If you had a booking then check what state it’s in. I found only yesterday that a United ticket for 4 July weekend has been changed by American for the fourth time. This time without notice. It’s a revenue ticket so you would hope for better service. But if you have fifteen minutes between Netflix series, check the booking, you have no idea what might have happened.

Comments

  1. Hilton have been amazing – zero issues cancelling a couple of non-refundable reservations, automatically cancelled some flexible ones for me. Expedia (for an Lufthansa flight) have been horrendous – can’t get hold of them at all, hanging up when on phone, etc. Flight was cancelled so I want a refund not credit note – have had to initiate chargeback proceedings with my credit card instead.

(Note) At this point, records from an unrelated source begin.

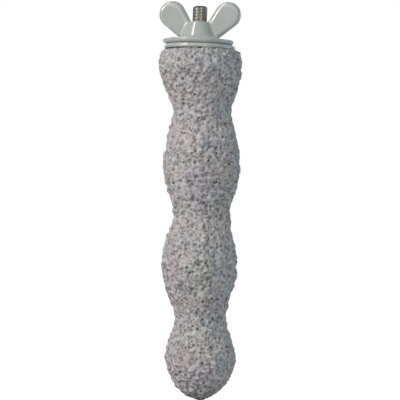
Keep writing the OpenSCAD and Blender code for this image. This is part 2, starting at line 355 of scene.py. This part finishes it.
def make_mineral_coat(material):
    """The rough casting: the CAD outline, bent a little off straight, with lumps, grit and open bubbles."""
    coat = copy_of_node("mineral_coat", "rough_mineral_coat", material)
    # upright while it is shaped
    lean_body(coat, -1)
    pocket_end = min(vertex.co.z for vertex in coat.data.vertices) + TIP_COVER - POCKET_END_ROOM
    wall_r = POCKET_R + PICK_ROOM
    lowest = pocket_end - PICK_ROOM
    edit(coat, "FACE", lambda corners: all(c.xy.length < wall_r and c.z > lowest for c in corners))
    bpy.ops.mesh.delete(type="FACE")
    edit(coat)
    bpy.ops.mesh.fill_holes(sides=0)
    bpy.ops.mesh.normals_make_consistent(inside=False)
    remesh(coat, COAT_VOXEL, COAT_SMOOTH_PASSES)
    for vertex in coat.data.vertices:
        vertex.co.x += stray_at(vertex.co.z)

    lumps = solid_texture("lumps_of_grit", "CLOUDS", LUMP_GRAIN, noise_depth=0)
    displace(coat, lumps, LUMP_HEIGHT, LUMP_MIDDLE)
    # the bubbles are kept as a depth too, by which the material paints shade into them
    plain = vertex_vectors(coat, "co")
    outward = vertex_vectors(coat, "normal")
    for name, (spacing, rim) in BUBBLE_KINDS.items():
        bubbles = solid_texture(name, "VORONOI", spacing, ((BUBBLE_FLOOR, 0.0), (rim, 1.0)))
        displace(coat, bubbles, BUBBLE_HEIGHT, BUBBLE_MIDDLE)
    sunk = ((plain - vertex_vectors(coat, "co")) * outward).sum(axis=1) / MM
    depth = coat.data.attributes.new("depth_mm", "FLOAT", "POINT")
    depth.data.foreach_set("value", sunk.astype(np.float32))

    drill = add_primitive(
        bpy.ops.mesh.primitive_cylinder_add,
        vertices=DRILL_SIDES,
        radius=POCKET_R,
        depth=2 * (FLAT_Z - pocket_end),
        location=(0, 0, FLAT_Z),
    )
    combine(coat, drill, "DIFFERENCE")
    lean_body(coat, 1)
    # the grit is flat where the washer sits and where the tip touches the mould's end
    for vertex in coat.data.vertices:
        rise = SEAT_RISE * max(1 - (FLAT_Z - vertex.co.z) / SEAT_DEPTH, 0)
        vertex.co.z = min(max(vertex.co.z + rise, BODY_TIP_Z + SEAT_ROOM), FLAT_Z - SEAT_ROOM)
    select_only(coat)
    bpy.ops.object.shade_smooth()
    finish_piece(coat, "perch", "mineral_coat")


# Hanger bolt


def wound_thread(name, outline, pitch, low, high):
    """A screw thread: one pitch of its outline, as (radius, height), wound past both ends of the rod
    that will trim it."""
    # a pitch and a half too low, with two turns too many
    start = low - 1.5 * pitch
    points = [(r, start + z) for r, z in outline]
    thread = add_primitive(bpy.ops.mesh.primitive_plane_add, size=MM)
    thread.name = name
    edit(thread)
    bpy.ops.mesh.merge(type="CENTER")
    bpy.ops.transform.translate(value=(points[0][0], 0, points[0][1]))
    for (r0, z0), (r1, z1) in zip(points, points[1:]):
        bpy.ops.mesh.extrude_vertices_move(TRANSFORM_OT_translate={"value": (r1 - r0, 0, z1 - z0)})
    apply_modifier(
        thread,
        "SCREW",
        axis="Z",
        angle=2 * math.pi,
        screw_offset=pitch,
        iterations=math.ceil((high - low) / pitch) + 2,
        steps=THREAD_STEPS,
        render_steps=THREAD_STEPS,
    )
    edit(thread)
    bpy.ops.mesh.remove_doubles(threshold=MERGE_DISTANCE)
    bpy.ops.mesh.fill_holes(sides=0)
    bpy.ops.mesh.normals_make_consistent(inside=False)
    return thread


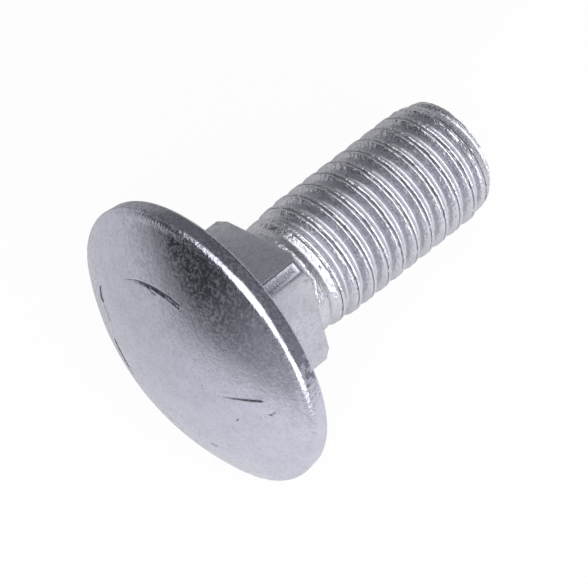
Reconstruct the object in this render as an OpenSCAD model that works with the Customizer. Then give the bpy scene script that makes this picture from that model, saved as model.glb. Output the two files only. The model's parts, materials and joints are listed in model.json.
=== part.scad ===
// Carriage bolt lying at rest: domed round head, square neck and a coarse rolled thread.
// Its own axis is drawn along +Z, from the underside of the head (z = 0) to the tip,
// and the last step lays it down on the head's rim and the thread's last full crest.

/* [Head] */
// Diameter of the round head
head_d = 30.1; // [27:0.1:32]
// Height of the head, from its flat underside to the top of the dome
head_h = 6.6; // [5.8:0.1:7.6]
// Height of the band round the rim, from the underside to the edge of the dome
rim_h = 1.9; // [1.6:0.1:2.4]
// Rounding where the dome meets the rim
dome_edge_r = 0.65; // [0.3:0.05:0.8]
// Rounding where the rim meets the underside
under_edge_r = 0.5; // [0.3:0.1:0.9]

/* [Square neck] */
// Width of the square neck across its flats
neck_w = 12.6; // [12.2:0.1:13]
// Length of the neck below the head
neck_h = 7.8; // [6:0.1:8.4]
// Width of the flat that takes off each corner of the neck
neck_corner_flat = 1.5; // [0.8:0.1:2.2]
// Height of the bevel on each corner at the neck's end
neck_bevel = 0.6; // [0.3:0.1:1.2]

/* [Body and thread] */
// Length from the underside of the head to the tip
bolt_length = 31.4; // [24:0.1:50]
// Outside diameter of the thread
thread_d = 12.64; // [11.9:0.02:12.66]
// Axial distance from one crest to the next
thread_pitch = 1.954; // [1.6:0.002:2.2]
// Depth of the thread from crest to root
thread_depth = 0.92; // [0.7:0.02:1]
// Width of the rounded crest
crest_w = 0.5; // [0.3:0.02:0.56]
// How far the crest's rounded edges lie below its middle
crest_round = 0.044; // [0:0.004:0.08]
// Height of the rounded root
root_round = 0.18; // [0.05:0.01:0.25]
// Diameter of the plain body between the neck and the thread
body_d = 11.6; // [11:0.1:11.8]
// Length over which the thread runs out towards the neck
runout_h = 5; // [2:0.1:7]
// Distance from the neck's end to the start of the run-out
runout_gap = 0.4; // [0.2:0.1:3]
// Diameter of the tip's flat end
tip_d = 11.6; // [10.5:0.1:11.8]
// Height of the tip's chamfer
tip_h = 2.2; // [1:0.1:2.6]

/* [Strokes struck in the dome] */
// Width of each stroke
stroke_w = 0.42; // [0.3:0.02:0.8]
// Depth of each stroke below the dome
stroke_depth = 0.13; // [0.08:0.01:0.2]
// Distance of the curved stroke from the bolt's axis
arc_stroke_r = 9.4; // [7:0.1:11]
// Angle that the curved stroke covers
arc_stroke_sweep = 45; // [20:1:70]
// Where the curved stroke starts, as an angle round the axis
arc_stroke_at = -23; // [-40:1:0]
// Distance of the straight stroke's inner end from the bolt's axis
line_stroke_r = 6.9; // [4:0.1:8]
// Length of the straight stroke along the dome
line_stroke_l = 4.2; // [2:0.1:6]
// Where the straight stroke lies, as an angle round the axis
line_stroke_at = 87; // [60:1:120]

/* [Lying] */
// How far the bolt is rolled round its own axis as it lies
rolled = 146.1; // [0:0.1:360]

/* [Hidden] */

$fn = 96;
dome_facets = 240;
stroke_facets = 24;

head_r = head_d / 2;
thread_r = thread_d / 2;
body_r = body_d / 2;
root_r = thread_r - thread_depth;
tip_r = tip_d / 2;

// The dome: a sphere through the top of the head and the upper edge of the rim
dome_h = head_h - rim_h;
dome_r = (head_r * head_r + dome_h * dome_h) / (2 * dome_h);
dome_z = dome_r - head_h;

// Centres of the two roundings on the rim, and where the upper one meets the dome
dome_edge_x = head_r - dome_edge_r;
dome_edge_z = dome_z - sqrt(pow(dome_r - dome_edge_r, 2) - pow(dome_edge_x, 2));
dome_meet = [0, dome_z] + [dome_edge_x, dome_edge_z - dome_z] * dome_r / (dome_r - dome_edge_r);
under_edge_x = head_r - under_edge_r;

// Half the distance between opposite corner flats of the neck
neck_corner_r = neck_w / sqrt(2) - neck_corner_flat / 2;

// The thread: rows of points per turn, straight facets round the bolt, and a helix that climbs
// one pitch a turn. Each row is [place along the pitch, depth below the crest].
facets = 48;
flank_angle = 30;
flank_h = thread_depth - root_round;
flank_w = flank_h * tan(flank_angle);
flank_end = crest_w / 2 + flank_w;
root_flat_w = (thread_pitch - 2 * flank_end) / 3;
thread_rows = [
    [0, 0],
    [crest_w / 2, crest_round],
    [flank_end, flank_h],
    [(thread_pitch - root_flat_w) / 2, thread_depth],
    [(thread_pitch + root_flat_w) / 2, thread_depth],
    [thread_pitch - flank_end, flank_h],
    [thread_pitch - crest_w / 2, crest_round]
];
rows = len(thread_rows);
thread_from = neck_h + runout_gap;
// How far one form runs on inside the next, so that they join as one solid
overlap = 1;
body_from = neck_h - overlap;
first_turn = -2 - ceil((thread_from - body_from) / thread_pitch);
turns = ceil((bolt_length - thread_from) / thread_pitch) + 1 - first_turn;

// Axial place of a row on one column of facets, before it is cut off at either end
function row_z(column, row) =
    thread_from + thread_pitch * (first_turn + floor(row / rows) + column / facets)
    + thread_rows[row % rows][0];
// How much of the thread's form is there: none on the plain body, all past the run-out
function fullness(z) = min(1, max(0, (z - thread_from) / runout_h));
// Radius of the tip's chamfer at a height
function chamfer_r(z) = tip_r + (bolt_length - z) * (thread_r - tip_r) / tip_h;
function full_r(row) = thread_r - thread_rows[row % rows][1];
// Radius of the thread at a height between two rows of a column
function between_r(column, row, z) =
    let (low = row_z(column, row), high = row_z(column, row + 1), part = (z - low) / (high - low))
    full_r(row) * (1 - part) + full_r(row + 1) * part;
function row_point(column, row) =
    let (z = row_z(column, row),
         cut = min(bolt_length, max(body_from, z)),
         whole = z > bolt_length ? between_r(column, row - 1, cut) : full_r(row),
         shaped = body_r + fullness(cut) * (whole - body_r),
         radius = min(shaped, chamfer_r(cut)),
         angle = 360 * column / facets)
    [radius * cos(angle), radius * sin(angle), cut];
// First and last rows of a column: those that lie on the planes of the two ends
function first_row(column) = max([for (row = [0 : rows * turns - 1])
    if (row_z(column, row) <= body_from) row]);
function last_row(column) = min([for (row = [0 : rows * turns - 1])
    if (row_z(column, row) >= bolt_length) row]);

// Lying down: with the rim on the floor, the tip sinks until the first point of the thread that
// faces down touches the floor too. Those points are the corners of the crests, as [radius, z].
crest_below = thread_from + thread_pitch * (360 - rolled) / 360;
full_to = bolt_length - tip_h;
resting_points = [for (crest = [0 : turns], edge = [-1, 0, 1])
    let (z = crest_below + thread_pitch * crest + edge * crest_w / 2)
    if (z > thread_from + runout_h && z <= bolt_length)
        [min(thread_r - abs(edge) * crest_round, chamfer_r(z)), z]];
function tilt_onto(point) =
    let (reach = [under_edge_x - point[0], point[1] + under_edge_r])
    acos(-under_edge_r / norm(reach)) - atan2(reach[1], reach[0]);
lying_tilt = min([for (point = resting_points) tilt_onto(point)]);
floor_drop = under_edge_x * cos(lying_tilt) - under_edge_r * sin(lying_tilt) + under_edge_r;
back_x = dome_z * cos(lying_tilt) - dome_r;
front_x = max(bolt_length * cos(lying_tilt) + tip_r * sin(lying_tilt),
              full_to * cos(lying_tilt) + thread_r * sin(lying_tilt));

// Cross-section of the head, with the axis at x = 0
module head_section() {
    intersection() {
        translate([0, dome_z]) circle(dome_r, $fn = dome_facets);
        translate([0, -dome_r]) square([dome_meet[0], dome_r]);
    }
    translate([dome_edge_x, dome_edge_z]) circle(dome_edge_r);
    translate([under_edge_x, -under_edge_r]) circle(under_edge_r);
    polygon([
        [0, 0],
        dome_meet,
        [dome_edge_x, dome_edge_z],
        [head_r, dome_edge_z],
        [head_r, -under_edge_r],
        [under_edge_x, -under_edge_r],
        [under_edge_x, 0]
    ]);
}

// A place on the dome at a distance from the axis, sunk so that a round tool cuts to stroke_depth
function stroke_place(r) =
    let (lift = stroke_w / 2 - stroke_depth,
         out = [r, -sqrt(dome_r * dome_r - r * r)] * (dome_r + lift) / dome_r)
    [out[0], out[1] + dome_z];

// Plain curved stroke round part of the dome
module arc_stroke() {
    rotate([0, 0, arc_stroke_at]) rotate_extrude(angle = arc_stroke_sweep)
        translate(stroke_place(arc_stroke_r)) circle(stroke_w / 2, $fn = stroke_facets);
}

// Rod with round ends along +Z, from one end's centre to the other's
module round_rod(r, h) {
    rotate_extrude($fn = stroke_facets) intersection() {
        union() {
            circle(r);
            square([r, h]);
            translate([0, h]) circle(r);
        }
        translate([0, -2 * r]) square([2 * r, h + 4 * r]);
    }
}

// Plain straight stroke that points at the dome's middle
module line_stroke() {
    inner = stroke_place(line_stroke_r);
    outer = stroke_place(line_stroke_r + line_stroke_l);
    slope = atan2(outer[0] - inner[0], outer[1] - inner[1]);
    rotate([0, 0, line_stroke_at]) translate([inner[0], 0, inner[1]]) rotate([0, slope, 0])
        round_rod(stroke_w / 2, norm(outer - inner));
}

module head() {
    difference() {
        rotate_extrude() head_section();
        arc_stroke();
        line_stroke();
    }
}

// Square neck with a flat on each corner, bevelled at 45 degrees at its end
module neck() {
    bevel_r = neck_corner_r - neck_bevel;
    intersection() {
        translate([0, 0, -overlap]) linear_extrude(neck_h + overlap) intersection() {
            square(neck_w, center = true);
            rotate(45) square(2 * neck_corner_r, center = true);
        }
        rotate_extrude() polygon([
            [0, -2 * overlap],
            [neck_w, -2 * overlap],
            [neck_w, neck_h - (neck_w - bevel_r)],
            [bevel_r, neck_h],
            [0, neck_h]
        ]);
    }
}

// Plain body, rolled thread with its run-out, and the chamfered tip, as one closed skin
module threaded_body() {
    last = rows * turns - 1;
    starts = [for (column = [0 : facets - 1]) first_row(column)];
    ends = [for (column = [0 : facets - 1]) last_row(column)];
    points = [for (column = [0 : facets - 1]) for (row = [0 : last]) row_point(column, row)];
    // The skin closes on itself one pitch further along
    function place(column, row) =
        let (c = column % facets, shift = column >= facets ? rows : 0,
             r = min(ends[c], max(starts[c], row + shift)))
        c * (last + 1) + r;
    quads = [for (column = [0 : facets - 1]) for (row = [-rows : last])
        [place(column, row), place(column, row + 1), place(column + 1, row + 1), place(column + 1, row)]];
    skin = [for (q = quads) for (t = [[q[0], q[1], q[2]], [q[0], q[2], q[3]]])
        if (t[0] != t[1] && t[1] != t[2] && t[2] != t[0]) t];
    foot = [for (column = [0 : facets - 1]) starts[column] + column * (last + 1)];
    tip_middle = len(points);
    tip = [for (column = [0 : facets - 1])
        let (next = (column + 1) % facets)
        [tip_middle, next * (last + 1) + ends[next], column * (last + 1) + ends[column]]];
    polyhedron(points = concat(points, [[0, 0, bolt_length]]), faces = concat(skin, [foot], tip));
}

module lay_down() {
    translate([-(back_x + front_x) / 2, 0, floor_drop])
        rotate([0, 90 + lying_tilt, 0]) rotate([0, 0, rolled]) children();
}

module carriage_bolt() {
    color([0.53, 0.53, 0.61]) lay_down() {
        head();
        neck();
        threaded_body();
    }
}

carriage_bolt();
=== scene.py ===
"""Looks of a zinc-plated carriage bolt: a domed head, a square neck and a coarse rolled thread.

The bolt is modelled upright on its own axis, with the underside of the head at z = 0 and the tip
at +Z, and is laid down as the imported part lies.
"""

import json
import math

import bpy
from mathutils import Matrix, Vector, noise


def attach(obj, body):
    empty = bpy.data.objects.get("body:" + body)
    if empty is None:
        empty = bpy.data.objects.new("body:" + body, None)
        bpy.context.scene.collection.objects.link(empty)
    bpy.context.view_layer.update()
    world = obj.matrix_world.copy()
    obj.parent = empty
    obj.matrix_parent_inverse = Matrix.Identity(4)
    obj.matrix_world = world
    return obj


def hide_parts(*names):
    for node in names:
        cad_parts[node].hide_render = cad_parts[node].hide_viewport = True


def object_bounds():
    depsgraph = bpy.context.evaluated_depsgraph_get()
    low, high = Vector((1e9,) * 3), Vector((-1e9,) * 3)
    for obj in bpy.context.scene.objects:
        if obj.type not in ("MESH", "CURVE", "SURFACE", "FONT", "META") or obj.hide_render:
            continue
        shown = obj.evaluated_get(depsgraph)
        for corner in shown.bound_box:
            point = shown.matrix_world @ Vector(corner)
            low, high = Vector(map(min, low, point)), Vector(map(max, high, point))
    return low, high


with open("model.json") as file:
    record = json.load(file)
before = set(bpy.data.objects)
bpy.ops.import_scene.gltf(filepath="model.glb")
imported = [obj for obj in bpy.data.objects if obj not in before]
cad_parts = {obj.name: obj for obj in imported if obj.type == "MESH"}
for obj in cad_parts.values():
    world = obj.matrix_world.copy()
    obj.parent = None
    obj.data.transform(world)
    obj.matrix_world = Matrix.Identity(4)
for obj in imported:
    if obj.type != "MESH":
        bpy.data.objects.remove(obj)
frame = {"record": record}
cad_low, cad_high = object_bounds()

MM = 0.001

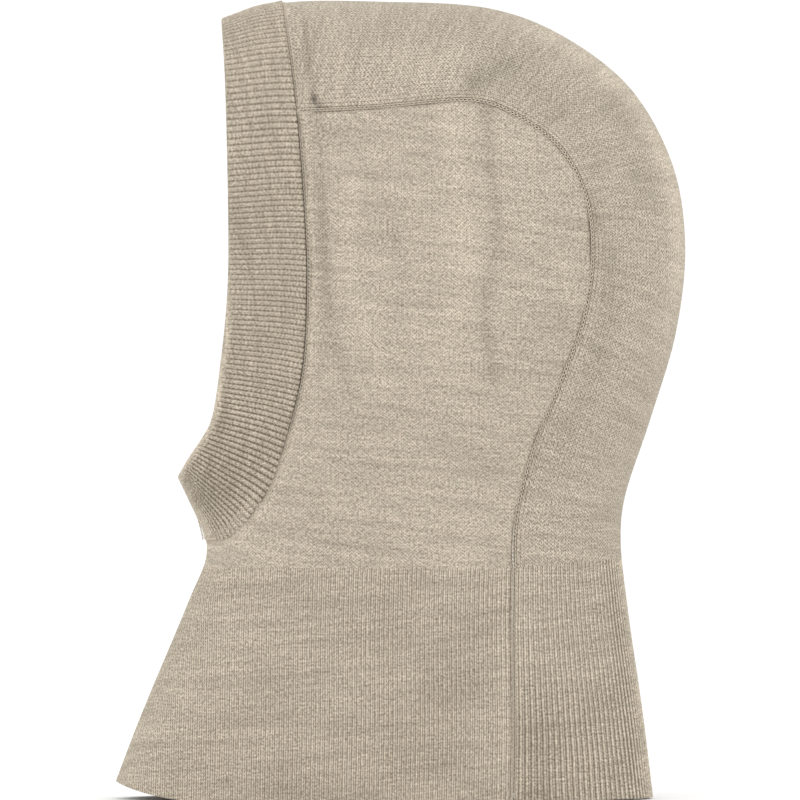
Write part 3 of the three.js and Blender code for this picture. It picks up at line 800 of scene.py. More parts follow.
class ShaderTree(NodeTree):
    """A material's node tree."""

    def __init__(self, name: str) -> None:
        """Starts a material with a Principled shader."""
        self.material = bpy.data.materials.new(name)
        self.material.use_nodes = True
        self.tree = self.material.node_tree
        self.shader = self.tree.nodes["Principled BSDF"]

    def feed(self, label: str, socket: bpy.types.NodeSocket) -> None:
        """Links a socket to one of the shader's inputs."""
        self.tree.links.new(socket, self.shader.inputs[label])

    def emboss(self, height: object, distance: float, strength: float = 1.0) -> None:
        """Turns a height into fine relief on the shader."""
        links = {"Distance": distance, "Height": height, "Strength": strength}
        self.feed("Normal", self.add("ShaderNodeBump", links).outputs[0])

    def noise(self, vector: object, scale: float, detail: float) -> bpy.types.NodeSocket:
        """A noise between 0 and 1 over a vector."""
        links = {"Vector": vector, "Scale": scale, "Detail": detail}
        return self.add("ShaderNodeTexNoise", links).outputs[0]

    def cloth_noise(
        self, u: object, v: object, pace: tuple[float, float], detail: float
    ) -> bpy.types.NodeSocket:
        """A noise between 0 and 1 over the cloth, at a pace along and up it."""
        links = {0: self.math("MULTIPLY", u, pace[0]), 1: self.math("MULTIPLY", v, pace[1])}
        return self.noise(self.add("ShaderNodeCombineXYZ", links).outputs[0], 1.0, detail)

    def chance(self, number: object) -> bpy.types.NodeSocket:
        """A fixed random value for each whole number."""
        links = {"W": self.math("FLOOR", number)}
        return self.add("ShaderNodeTexWhiteNoise", links, noise_dimensions="1D").outputs[0]

    def spread(
        self, value: object, source: tuple[float, float], target: tuple[float, float]
    ) -> bpy.types.NodeSocket:
        """A value moved from one range to another, and held inside it."""
        links = dict(enumerate((value, *source, *target)))
        return self.add("ShaderNodeMapRange", links, clamp=True).outputs[0]

    def held_product(self, first: object, second: object) -> bpy.types.NodeSocket:
        """A product held between 0 and 1."""
        links = {0: first, 1: second}
        return self.add("ShaderNodeMath", links, operation="MULTIPLY", use_clamp=True).outputs[0]

    def mix(self, share: object, first: object, second: object) -> bpy.types.NodeSocket:
        """A colour between two, by a share."""
        node = self.add("ShaderNodeMix", {}, data_type="RGBA")
        for key, value in ((0, share), (6, first), (7, second)):
            socket = node.inputs[key]
            if isinstance(value, bpy.types.NodeSocket):
                self.tree.links.new(value, socket)
            else:
                socket.default_value = (*value, 1.0) if isinstance(value, tuple) else value
        return node.outputs[2]

    def shine(self, roughness: float, sheen: float, tint: Colour) -> None:
        """Sets the wool's soft sheen on the shader's own sockets."""
        self.shader.inputs["Roughness"].default_value = roughness
        self.shader.inputs["Specular IOR Level"].default_value = 0.22
        self.shader.inputs["Sheen Weight"].default_value = sheen
        self.shader.inputs["Sheen Roughness"].default_value = 0.45
        self.shader.inputs["Sheen Tint"].default_value = (*tint, 1.0)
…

  2. After Ireland banned indoor gatherings of more than 100 people, I was forced to cancel a flight to Dublin. Aer Lingus refused a refund on the grounds the flight Continued to operate. I made a claim to the the small claims court on the grounds that putting 170 people in a plane and then in an airport was breaking the law, frustrating the contract. Aer Lingus didn’t bother responding to the court, so I obtained a judgement against them. Aer Lingus still refused to pay, despite the court ruling. This has forced me to obtain a warrant for a bailiff to travel to Heathrow and take the money or assets from the company to honour their debt. These airlines are operating as if it is the “wild west”, with no regard for the law. It makes you wonder about their approach to aviation law, health and safety law and how safe it really is to fly with them.